In January 1905, Dr. Anna Howard Shaw spoke at the monthly meeting of the RIWSA. A large audience was in attendance and stayed for a brief reception after the meeting when Dewing and Shaw received them. In March 1905 RIWSA President Dewing appointed her daughter Ardelia Gladding and two other suffragists to a committee to "solicit new members by personal work," including trying to attract more college students to the suffrage movement. Dewing had previously lobbied Brown University President Ezekiel G. Robinson to grant degrees to women, which occurred in 1892. In February 1906, Dewing and her daughter Ardelia Gladding invited Maud Park, a Radcliffe graduate and co-founder of the national College Equal Suffrage League. Park spoke to the women students of Pembroke College, the women's department of Brown University. Dewing and her daughter held a reception for Park at Dewing's home. The Rhode Island chapter of the College Equal Suffrage League was officially organized on December 14, 1907, with eighteen charter members. College women brought new energy and membership to the suffrage movement.

Dewing explained her ideas about educated women and suffrage in an essay titled "Progress" that was published in The Woman Citizen, RIWSA's newspaper, and The Newport Mercury in 1905. She stated that women should have the franchise because they were better educated than in the past, more knowledgeable about current affairs, and were entering professional occupations in increasing numbers. She asked, "Does any thinking person doubt that these thousands of educated women are unequal to the great responsibilities of active and representative citizenship? And should not the intellect and strength of these women be utilized in the progress of the nation?"

The October 1905 minutes of the annual RIWSA meeting stated that Ardelia Dewing could not attend and that she tendered her resignation as president due to her husband's death. She urged the members to "take hold of the [suffrage] work with courage and faith which she believes will enable them to accomplish greater results than ever before." At that meeting her daughter Ardelia Gladding was elected vice president. Dewing's last presidential report reflected on the previous year's work and the fact that woman's suffrage was no longer a theory, but a fact in four western states that had granted the franchise to women.

Despite her resignation as president, Dewing remained an active member of RIWSA. In April 1906, the RIWSA held a special memorial meeting in honor of Susan B. Anthony, who had died recently. Numerous association members gave presentations including Ardelia Dewing and her daughter Ardelia Gladding. Dewing gave a tribute to Anthony and read extracts from Anthony's letters that related to the Rhode Island suffrage work, noting the twenty-five-dollar annual prize "for the best essay on suffrage written by a member of the graduating class of Pembroke Hall, Brown [University]." Her daughter read portions of the eulogy given at Anthony's funeral by Carrie Chapman Catt.

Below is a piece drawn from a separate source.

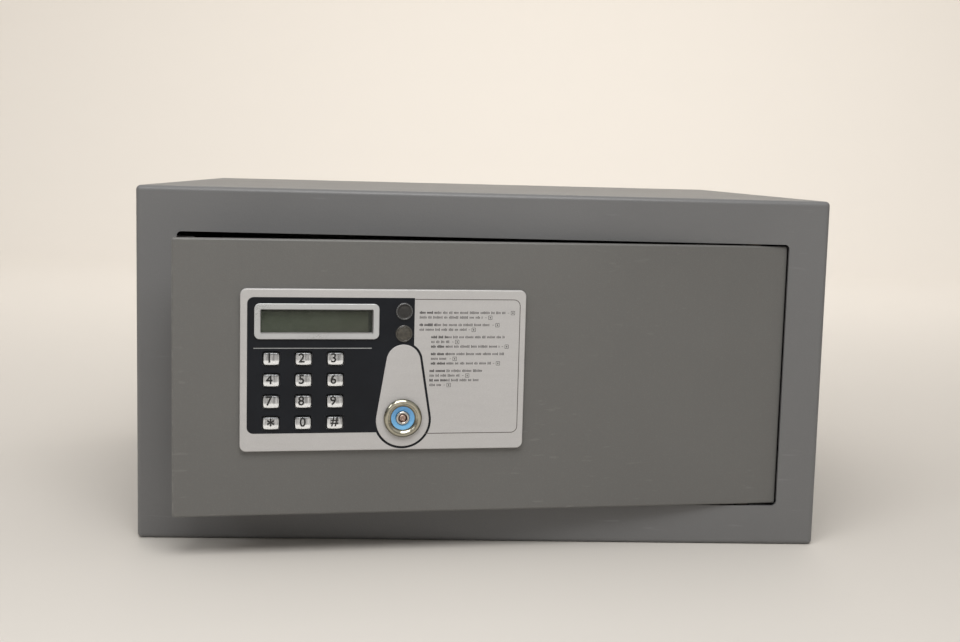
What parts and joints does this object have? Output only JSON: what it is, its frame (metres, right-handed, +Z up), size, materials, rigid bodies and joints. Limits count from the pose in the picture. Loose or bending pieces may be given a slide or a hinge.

As delegates from the local Council of Women Dewing and her daughter Ardelia Gladding attended the International Arbitration and Peace Conference held at Carnegie Hall in New York City in April 1907. One of the purposes of the conference was to arouse public attention to the upcoming Hague Conference to be held in the Netherlands in June 1907 and to influence President Theodore Roosevelt and Secretary of State Elihu Root to support international peace efforts.

On March 4, 1911, Mary (Mrs. Barton A.) Ballou entertained the RIWSA with an afternoon suffrage tea. Dewing and Annie M. Jewett assisted Ballou in receiving guests. Ballou's music room was filled with yellow (the suffrage color) daffodils, daisies, jonquils, and freesia. The program included music selections as well as an address by Dewing's daughter Ardelia Gladding, who gave a report on how the ballot was won in Washington state. At the RIWSA May 1912 reception and tea, tribute was paid to deceased past president Elizabeth Buffam Chace. Honorary President Dewing, who had a long and personal relationship with Chace, gave personal reminiscences.

In addition to her suffrage activism, Dewing was active in numerous charitable organizations. In 1886 she was a founding member and secretary of the Rhode Island Nursery Association for Homeless Infants. The organization solicited clothing, bedding, furniture, money, and other necessities to help the children placed in the Sophia Little Home in Providence. From 1887 to 1888 Dewing served as manager of the organization. In 1889 she was vice president and apparently was elected president in 1890. By 1895, Dewing served on the board of directors. She also served as vice president of the Woman's City Missionary in Providence in 1891 and apparently continued in that capacity through 1910. She was member of the Elmwood Avenue Free Baptist Church in Providence.

In 1878 Dewing joined the Rhode Island Women's Club that had organized two years earlier. As a life member, she served on various committees and wrote papers for the club. During her lifetime, Dewing was an officer in the local Council of Women. Additionally, she was affiliated with Providence YWCA, the Rhode Island Humane Society, and the Rhode Island Society for the Prevention of Cruelty to Animals.

One of the last functions that Ardelia Dewing attended was the lecture by famed suffragist, Dr. Anna Howard Shaw, in January 1915. Dewing died of bronchitis on March 21, 1915 in Providence, Rhode Island. Her husband Martin Dewing had previously died on June 16, 1905. Both are buried in the Swan Point Cemetery in Providence. In her will, Ardelia Dewing bequeathed five hundred dollars to the RIWSA. Her obituaries described her as "a pioneer in woman suffrage in Rhode Island." The Rhode Island state government ratified the Nineteenth Amendment in January 1920; that May, RIWSA (which had been renamed the Rhode Island Equal Suffrage Association) held an event where the leaders and members donated its organizational records to the Rhode Island State Archives for historical preservation. At that celebration, Ardelia Gladding read a tribute to her mother Ardelia Dewing who did not live to witness the achievements of presidential suffrage in Rhode Island or the constitutional amendment.